Corporate scandals are no respecters of festive seasons.

And the latest one – Sino-Environment – runs smack into Christmas festivities.

It reminds me of end-2004 and early 2005 when a string of scandals rocked the local corporate scene, starting with China Aviation Oil’s US$550 million oil losses, and then the accounting irregularities at Citiraya Industries and Accord Customer Care Solutions.

I recalled phoning ACCS’s Victor Tan to make an appointment to see him on the morning before his office was raided by the CAD. He sounded like he was juggling with three or four hand-phones, assuring nervous investors that everything was okay, even as he was talking to me.

Citiraya was even more dramatic. The scandal erupted just before the Chinese New Year holiday, and the house of the runaway chief executive, Ng Teck Lee, showed signs of people leaving in haste. Joss sticks were left half-burnt and the house was still adorned with festive decorations for months afterwards.

Citiraya’s crime was that instead of crushing the micro-chips entrusted to it by Nokia and other multinationals and retrieving the metal – gold, silver, and copper – out of them, it recycled and sold them in other countries.

At first, ACCS – which repair handphones for Nokia – seemed to suffer from the same problem. But it turned out to be straight-forward accounting scam, involving a ruse known as round-tripping.

This makes use of the same amount of cash to settle fictitious sales invoices by siphoning money from fake investments made by the company. It has the effect of bolstering a company's revenues, making them look busier, bigger, more profitable - and more attractive to investors - than they really are.

The upshot of all these scandals was a big revamp of the SGX’s rule-book forcing company directors to give a "negative assurance" that there was nothing wrong with the accounts.

Now four years on, we find ourselves starring at a fresh string of corporate scandals – Jade Technologies, Sino-Environment, Beauty China and Fibrechem Technologies.

While the tangled details on most of them have yet to emerge in the public domain, Sino-Environment has provided juicy details, complete with bogus deals, mystery bankers and attempts by its beleaguered chairman to siphon assets out of creditors’ reach.

So we found ourselves having our Christmas festive mood dampened once again by the SGX’s efforts to get a handle on the scandal by the most sweeping changes to its rule book since the China Aviation Oil crisis.

Some of the proposed changes such as disclosures on pledging of shares were, in fact, suggested by me as far back as March. This was in the wake of Sino-Environment suffering a cross-default on its debts obligations, after its founder lost control when he was unable to repay a loan.

But the proposal on the expanded role of the IDs requiring them to sit on the boards of the overseas units of a listed firm is quite a novel idea.

I expect lots of resistance to this proposal because IDs can no longer claim that they are aware of the goings-on in the far-flung empire of the companies whose boards they sit on.

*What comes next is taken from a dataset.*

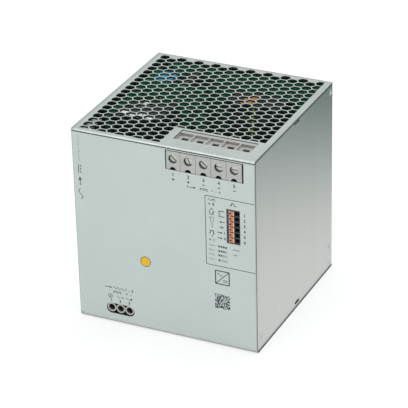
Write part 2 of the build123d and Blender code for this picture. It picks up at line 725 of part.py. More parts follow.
with BuildPart() as front_board_parts:
    for x in guide_columns:
        for level in guide_levels:
            lamp = (up(level) - 0.5, up(level) + 0.5)
            block((across(x) - 0.8, across(x) + 0.8), spans_y(13.1, board_depth), lamp)
    for level in button_levels.values():
        x, z = across(button_from_left), up(level)
        block((x - 3.0, x + 3.0), spans_y(12.6, board_depth), (z - 3.0, z + 3.0))
        rod_y(x, spans_y(stem_end + button_travel + 0.1, 12.6), z, 1.4)
    block(spans_x(95.0, 99.5), spans_y(board_depth + board, board_depth + board + 1.4), spans_z(40.0, 52.0))
save(front_board_parts.part, "front_board_parts")

main_board_depth = 115.4
with BuildPart() as main_board:
    thick = spans_y(main_board_depth, main_board_depth + board)
    block(spans_x(9.0, 115.5), thick, spans_z(board_top, 124.0))
save(main_board.part, "main_board")

input_board_back = 107.0
with BuildPart() as input_board:
    thick = spans_x(input_board_x, input_board_x + board)
    block(thick, spans_y(10.0, input_board_back), spans_z(26.0, 124.0))
    block(thick, spans_y(32.0, input_board_back), spans_z(board_top, 26.0))
save(input_board.part, "input_board")

with BuildPart() as output_board:
    thick = spans_y(output_board_depth, output_board_depth + board)
    block(spans_x(*output_board_x), thick, spans_z(21.0, 120.0))
save(output_board.part, "output_board")

control_depth = 84.6
with BuildPart() as control_board:
    thick = spans_y(control_depth, control_depth + board)
    block(spans_x(input_board_x + board, 49.0), thick, spans_z(board_top, 58.0))
save(control_board.part, "control_board")

post = 2.4
with BuildPart() as board_standoffs:
    for x in (14.0, 110.0):
        for level in (9.0, 118.0):
            rod_y(across(x), spans_y(main_board_depth + board, wall_front), up(level), post)
    for depth in (38.0, 100.0):
        for level in (32.0, 118.0):
            rod_x((-side_face + side_sheet, across(input_board_x)), behind(depth), up(level), post)
    for level in (30.0, 72.0):
        rod_y(across(87.5), spans_y(board_depth + board, output_board_depth), up(level), post)
    for level in (40.0, 110.0):
        reach = (across(output_board_x[1]), side_face - side_sheet)
        rod_x(reach, behind(output_board_depth + board / 2), up(level), board / 2 - 0.05)
save(board_standoffs.part, "board_standoffs")

# ------------------------------------------------------------------ power components
core_x, core_depth, core_z = (62.0, 98.0), (88.0, 106.0), (78.0, 120.0)
leg, yoke = 6.0, 6.5
centre_x = across(sum(core_x) / 2)
centre_leg = 5.6
with BuildPart() as transformer_core:
    block(spans_x(*core_x), spans_y(*core_depth), core_z)
    for side in (-1, 1):
        opening = sorted((centre_x + side * centre_leg, centre_x + side * (18.0 - leg)))
        block(opening, spans_y(core_depth[0] - 1, core_depth[1] + 1), (core_z[0] + yoke, core_z[1] - yoke),
              mode=Mode.SUBTRACT)
save(transformer_core.part, "transformer_core")

with BuildPart() as transformer_winding:
    reach_y = 9.3
    block((centre_x - 11.8, centre_x + 11.8), spans_y(core_depth[0] - reach_y, core_depth[1] + reach_y),
          (core_z[0] + yoke + 0.2, core_z[1] - yoke - 0.2))
    fillet(transformer_winding.edges().filter_by(Axis.Z), 5.0)
    block((centre_x - centre_leg - 0.1, centre_x + centre_leg + 0.1),
          spans_y(core_depth[0] - 0.1, core_depth[1] + 0.1), (0, height), mode=Mode.SUBTRACT)
save(transformer_winding.part, "transformer_winding")

inboard = across(input_board_x + board)
with BuildPart() as pfc_choke:
    with Locations(Location((inboard + 9, behind(65), 72), (0, 90, 0))):
        Cylinder(19.0, 18.0)
        fillet(pfc_choke.edges().filter_by(GeomType.CIRCLE), 5.0)
        Cylinder(7.5, 20.0, mode=Mode.SUBTRACT)
save(pfc_choke.part, "pfc_choke")

with BuildPart() as output_choke:
    with Locations(Location((across(88), behind(output_board_depth + board + 8), 50), (90, 0, 0))):
        Cylinder(17.0, 16.0)
        fillet(output_choke.edges().filter_by(GeomType.CIRCLE), 4.5)
        Cylinder(7.0, 18.0, mode=Mode.SUBTRACT)
save(output_choke.part, "output_choke")

with BuildPart() as bulk_capacitors:
    for depth, z in ((44.0, 30.0), (71.0, 30.0), (97.0, 30.0)):
        rod_x((inboard, inboard + 44.0), behind(depth), z, 12.5)
    fillet(bulk_capacitors.edges().filter_by(GeomType.CIRCLE).group_by(Axis.X)[-1], 1.2)
save(bulk_capacitors.part, "bulk_capacitors")

with BuildPart() as output_capacitors:
    near = output_board_depth + board
    for x in (66.0, 77.0, 88.0, 99.0, 110.0):
        for z in (86.0, 98.0):
            rod_y(across(x), spans_y(near, near + 25.0), z, 5.0)
    fillet(output_capacitors.edges().filter_by(GeomType.CIRCLE).group_by(Axis.Y)[-1], 0.8)
save(output_capacitors.part, "output_capacitors")

with BuildPart() as heatsinks:
    block(spans_x(30.0, 33.0), spans_y(89.0, main_board_depth), spans_z(5.0, 70.0))
    for depth in (90.0, 96.0, 102.0, 108.0):
        block(spans_x(24.5, 30.0), spans_y(depth, depth + 1.5), spans_z(5.0, 70.0))
    block(spans_x(104.0, 107.0), spans_y(62.0, main_board_depth), spans_z(18.0, 112.0))
    for depth in (63.0, 71.0, 79.0, 87.0, 95.0, 103.0):
        block(spans_x(107.0, 113.0), spans_y(depth, depth + 1.5), spans_z(18.0, 112.0))
save(heatsinks.part, "heatsinks")

with BuildPart() as power_transistors:
    for x, level in ((33.0, 20.0), (33.0, 45.0)):
        block(spans_x(x, x + 5.0), spans_y(94.0, 110.0), spans_z(level, level + 20.0))
    for level in (30.0, 58.0, 86.0):
        block(spans_x(99.0, 104.0), spans_y(66.0, 82.0), spans_z(level, level + 20.0))
save(power_transistors.part, "power_transistors")

with BuildPart() as line_filter_choke:
    block((inboard, inboard + 26.0), spans_y(48.0, 76.0), (96.0, 120.0))
    fillet(line_filter_choke.edges().filter_by(Axis.X), 6.0)
save(line_filter_choke.part, "line_filter_choke")

with BuildPart() as film_capacitors:
    block((inboard, inboard + 12.0), spans_y(94.0, 108.0), spans_z(6.0, 28.0))
    block((inboard, inboard + 14.0), spans_y(34.5, 45.5), spans_z(52.0, 82.0))
    fillet(film_capacitors.edges().filter_by(Axis.X), 1.2)
save(film_capacitors.part, "film_capacitors")

with BuildPart() as line_relay:
    block((inboard, inboard + 27.0), spans_y(36.0, 45.0), spans_z(6.0, 22.0))
save(line_relay.part, "line_relay")
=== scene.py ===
# %% [markdown]
# # Dressing a power supply for the mounting rail
# The engineering model comes in as a fixed frame: sixty separate pieces at their real size, each with its
# place in its mesh. This lesson gives every piece its finish and adds what is too fine for the model, such
# as the printing on the front, the wire on the ring cores and the small parts on the boards.
# Lengths are in metres. A new piece keeps its object at the origin, as the frame's own pieces do.

import math

import bmesh
import bpy
from mathutils import Matrix, Vector


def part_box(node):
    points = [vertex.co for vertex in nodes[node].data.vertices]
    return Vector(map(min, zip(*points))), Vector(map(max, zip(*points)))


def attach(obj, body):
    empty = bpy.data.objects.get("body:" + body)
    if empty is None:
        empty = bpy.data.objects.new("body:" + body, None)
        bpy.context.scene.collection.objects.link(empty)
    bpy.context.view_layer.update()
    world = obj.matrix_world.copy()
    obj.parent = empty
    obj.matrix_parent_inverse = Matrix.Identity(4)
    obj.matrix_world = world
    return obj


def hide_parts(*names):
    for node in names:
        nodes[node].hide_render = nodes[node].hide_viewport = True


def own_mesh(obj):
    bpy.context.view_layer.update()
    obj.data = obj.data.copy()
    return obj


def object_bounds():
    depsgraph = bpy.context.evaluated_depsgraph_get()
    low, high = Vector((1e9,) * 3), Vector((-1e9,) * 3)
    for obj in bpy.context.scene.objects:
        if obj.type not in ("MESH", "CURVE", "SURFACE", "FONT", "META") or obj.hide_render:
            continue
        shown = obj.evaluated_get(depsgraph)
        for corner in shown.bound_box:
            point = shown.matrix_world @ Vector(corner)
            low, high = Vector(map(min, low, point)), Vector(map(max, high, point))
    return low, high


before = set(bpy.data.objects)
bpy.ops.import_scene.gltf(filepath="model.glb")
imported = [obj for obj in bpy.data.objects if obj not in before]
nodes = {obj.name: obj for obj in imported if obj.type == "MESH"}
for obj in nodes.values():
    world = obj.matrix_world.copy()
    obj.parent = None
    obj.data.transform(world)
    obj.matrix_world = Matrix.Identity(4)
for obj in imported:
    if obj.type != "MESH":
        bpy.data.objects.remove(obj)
cad_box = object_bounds()

# %% [markdown]
# ## Where things are
# Everything printed or mounted on the front is easiest to place by its distance from the left edge and
# from the top edge, in millimetres. Two edges of the case turn such a pair into a place in the frame.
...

SGX’s proposal to have a veto over the appointment of key officers and directors, if the firm is in trouble, makes sense. This shows that it is taking its regulatory duties seriously and that it is finally responding to calls from market writers like me to beef up its gate-keeper role.

Consider this scenario: The CEO is under a probe and has taken "sick leave". But he appoints his trusted aide in charge of the company and, except for a change of face, everything remains the same in the firm and there is nothing aggrieved investors can do about it.

Doesn’t this scenario sound very familiar for those who have been closely following the recent ST Money pages ?

At least, the SGX can step in, with the rule change, and refuses to recognise the appointment. And it can alert the investing public with its censure and objections.

That is the hallmark of a disclosure-based regime. Let’s recognise that the SGX should play a watchdog role, albeit an expanded one, with the proposed rule changes.

SGX doesn’t need more teeth to bite and punish. All it needs is to make a few extra growls when things are not quite right. Investors will be grateful for that.